No conjunto da obra de Vanderlei Lopes há um intenso embate com a história da arte, em especial com a tradição da escultura, tanto acadêmica quanto modernista, que é regido por uma lógica contemporânea. Esse encontro ou confronto ou atrito se dá primeiramente com a reabilitação do uso do bronze, material que requer um aparato técnico maior para a fundição e que durante séculos esteve atrelado às convenções; e, em segundo lugar, pela delicada relação de referência, como no caso do tratamento polido e espelhado dado ao bronze ativar na memória a lembrança do corpo reflexivo da Maiastra, obra criada pelo escultor romeno Constantin Brancusi (1876–1957).

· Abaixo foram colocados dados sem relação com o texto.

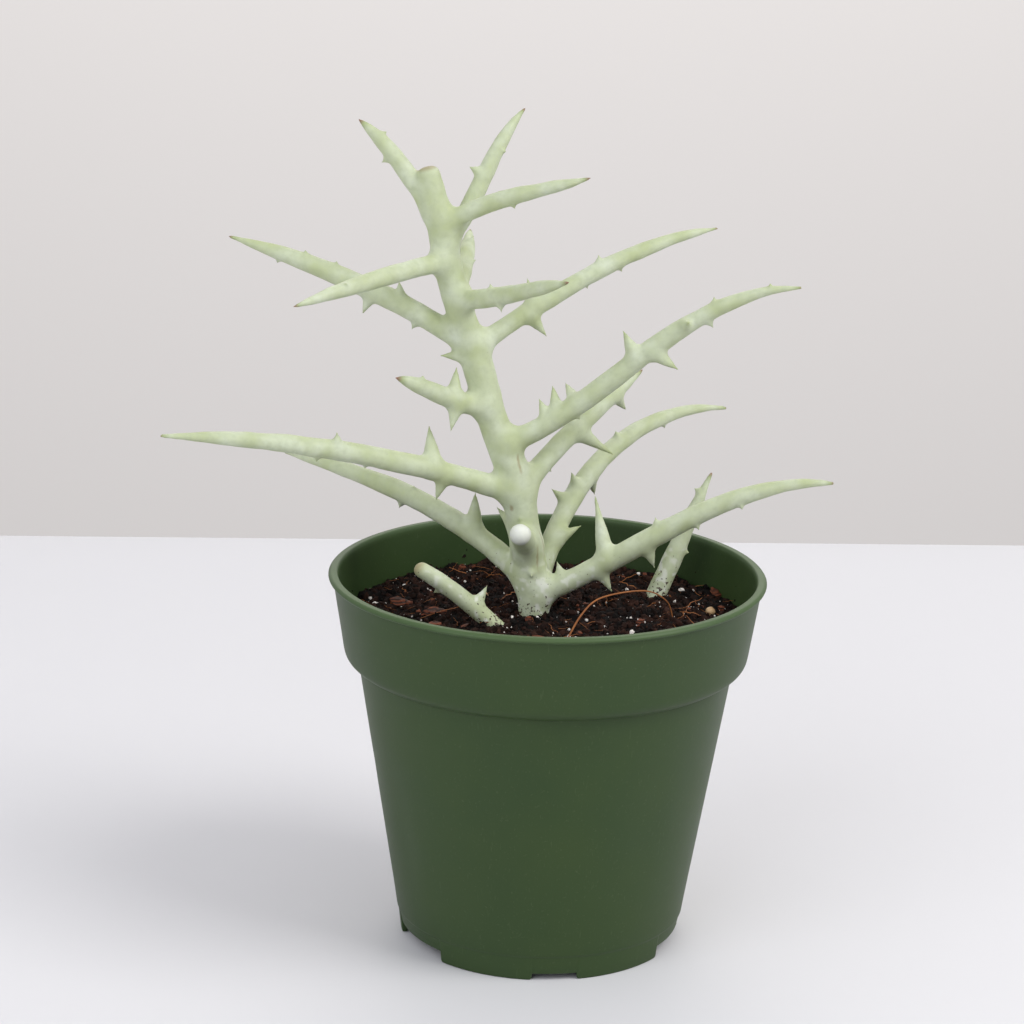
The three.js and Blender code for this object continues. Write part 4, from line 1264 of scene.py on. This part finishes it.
def patch_numbers(a, b, count):
    """One number for each connected patch, given the pairs that join."""
    patch = np.arange(count)
    while True:
        was = patch.copy()
        low = np.minimum(patch[a], patch[b])
        np.minimum.at(patch, a, low)
        np.minimum.at(patch, b, low)
        patch = patch[patch]
        if (patch == was).all():
            return patch


near_a, near_b = neighbours(skin_quads)
whole_patch = patch_numbers(near_a, near_b, len(skin_quads))
kept = np.bincount(whole_patch, minlength=len(skin_quads))[whole_patch] >= SMALLEST_PATCH
skin_quads, skin_who = skin_quads[kept], skin_who[kept]
for _ in range(3):
    near_a, near_b = neighbours(skin_quads)
    alike = skin_who[near_a] == skin_who[near_b]
    patch = patch_numbers(near_a[alike], near_b[alike], len(skin_quads))
    small = np.bincount(patch, minlength=len(skin_quads))[patch] < SMALLEST_PATCH
    for one, other in ((near_a, near_b), (near_b, near_a)):
        border = small[one] & ~small[other] & ~alike
        new_owner = dict(zip(patch[one[border]].tolist(), skin_who[other[border]].tolist()))
        for number, stem in new_owner.items():
            skin_who[patch == number] = stem
print("loose quads dropped:", int((~kept).sum()), "quads relabelled in the last round:", int(small.sum()))

# %% Sharpen the points and shape the skin
tip_share = np.zeros(len(skin_points))
for place, out, length, redness in tips:
    out = out / np.linalg.norm(out)
    offset = skin_points - place
    close = np.linalg.norm(offset, axis=1) < length + 1
    height = offset[close] @ out
    radial = offset[close] - height[:, None] * out
    mine = np.linalg.norm(radial, axis=1) < 0.8 + 0.45 * np.maximum(-height, 0)
    mine &= height < TIP_RADIUS
    squeeze = np.where(mine, 1 - 0.62 * ease(-1.6, 0.1, height), 1)
    skin_points[close] = place + height[:, None] * out + radial * squeeze[:, None]
    warm = min(4.5, 0.8 + length * 0.42)
    warmth = np.where(mine, ease(-warm, -0.1, height), 0) * redness
    tip_share[close] = np.maximum(tip_share[close], warmth)

above_soil = skin_points[:, 2] - soil_level
dirt_share = 0.55 * (1 - ease(-1, 7, above_soil)) + 0.45 * (1 - ease(4, 26, above_soil))
calm = 1 - tip_share
swell = 0.16 * lumps(skin_points, 6, 11) + 0.07 * lumps(skin_points, 2.4, 12)


def normals_of(points, quads):
    mesh = bpy.data.meshes.new("scratch")
    mesh.from_pydata((points * MM).tolist(), [], quads.tolist())
    normals = np.zeros(len(points) * 3, np.float32)
    mesh.vertex_normals.foreach_get("vector", normals)
    bpy.data.meshes.remove(mesh)
    return normals.reshape(-1, 3)


skin_points = skin_points + normals_of(skin_points, skin_quads) * (swell * calm)[:, None]
skin_normals = normals_of(skin_points, skin_quads)

# Dry marks: height above the soil, turn about the main stem, half-height, half-width in millimetres.
MARKS = [(17, -60, 4.5, 0.35), (20, -25, 3.5, 0.35), (43, -50, 2.6, 0.5), (31, -120, 1.0, 0.6)]
scar_share = np.zeros(len(skin_points))
for height, turn, tall, wide in MARKS:
    i = int(np.argmin(np.abs(main_path[:, 2] - soil_level - height)))
    spot = main_path[i] + compass(turn, 0) * main_radius[i]
    across = np.cross(compass(turn, 0), (0, 0, 1))
    offset = skin_points - spot
    slant = offset[:, 2] + 0.8 * (offset @ across)
    reach = np.hypot(slant / tall, (offset @ across - 0.12 * offset[:, 2]) / wide)
    ragged = 1 + 0.4 * lumps(skin_points, 1.2, 15)
    near_spot = np.linalg.norm(offset, axis=1) < tall + wide + 2
    scar_share = np.maximum(scar_share, np.where(near_spot, 0.6 * (1 - ease(0.5, 1.1, reach * ragged)), 0))


def cap_share(end, axis, within, strength, low, high):
    """A share that rises over the end of a stem, and is nothing away from that end."""
    offset = skin_points - end
    near_end = np.linalg.norm(offset, axis=1) < within
    return np.where(near_end, strength * ease(low, high, offset @ axis), 0)


# The cut top has healed to a thin brown cork, and the front shoot ends in a dry, yellow-brown cap.
cork = cap_share(top_cut, lean_up, 3.1, 0.7, -1.1, 0.0)
dry_cap = cap_share(*blunt_ends["front_left_shoot"], 4, 0.7, -0.4, 1.8)
scar_share = np.maximum.reduce([scar_share, cork, dry_cap])
# The stub at the front has healed to a whitish cap, and the skin at the plant's foot flakes.
wax_share = cap_share(*blunt_ends["low_front_stub"], 4, 0.85, -1.2, 0.4)
flaking = ease(0.25, 0.6, lumps(skin_points, 1.3, 31)) * (1 - ease(5, 24, above_soil))
wax_share = np.maximum(wax_share, 0.7 * flaking)
print("marked vertices:", int((scar_share > 0.1).sum()))

# %% Part the skin into one closed piece for each stem
SHARES = {"tip": tip_share, "dirt": dirt_share, "scar": scar_share, "wax": wax_share}


def cap_loops(quads):
    """Directed open edges of a set of quads, gathered into loops."""
    edges = np.vstack([quads[:, [i, (i + 1) % 4]] for i in range(4)])
    seen = {(a, b) for a, b in edges.tolist()}
    open_edges = [(a, b) for a, b in seen if (b, a) not in seen]
    group = {}

    def leader(v):
        while group.setdefault(v, v) != v:
            v = group[v]
        return v

    for a, b in open_edges:
        group[leader(a)] = leader(b)
    loops = {}
    for a, b in sorted(open_edges):
        loops.setdefault(leader(a), []).append((a, b))
    return list(loops.values())


def part_skin(who, name):
    quads = skin_quads[skin_who == who]
    used, local = np.unique(quads, return_inverse=True)
    faces = [list(f) for f in local.reshape(-1, 4).tolist()]
    points = skin_points[used].tolist()
    normals = skin_normals[used].tolist()
    where = {int(v): i for i, v in enumerate(used)}
    for loop in cap_loops(quads):
        middle = np.mean([skin_points[a] for a, _ in loop], axis=0)
        points.append(middle.tolist())
        normals.append([0, 0, 1])
        faces += [[where[b], where[a], len(points) - 1] for a, b in loop]
    piece = make_piece(name + "_skin", points, faces, waxy_skin)
    added = len(points) - len(used)
    for label, share in SHARES.items():
        layer = piece.data.attributes.new(label, "FLOAT", "POINT")
        layer.data.foreach_set("value", np.r_[share[used], np.zeros(added)].astype(np.float32))
    piece.data.normals_split_custom_set_from_vertices(normals)
    settle(piece, "waxy_stem", name)


for who, name in enumerate(stem_names):
    part_skin(who, name)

De outro lado, a exploração do brilho dourado do bronze também remete a uma discussão sobre o gosto, que se define pela supervalorização do luxo e dos materiais caros. Na utilização do bronze feita por Vanderlei Lopes existe um paradoxo constitutivo, que reside no fato de a nobreza do material ser posta a serviço de temas corriqueiros e de o posicionamento da escultura recusar a centralidade convencional e a elevação da base para ocupar lugares rebaixados, alternativos ou marginais.
* A parte do fogo foi produzida em formato de jornal pelos artistas Cildo Meireles, José Resende, Tunga e Waltércio Caldas; pelos críticos de arte Paulo Sergio Duarte, Paulo Venâncio Filho, Rodrigo Naves e Ronaldo Brito; e pelo poeta João Moura Jr.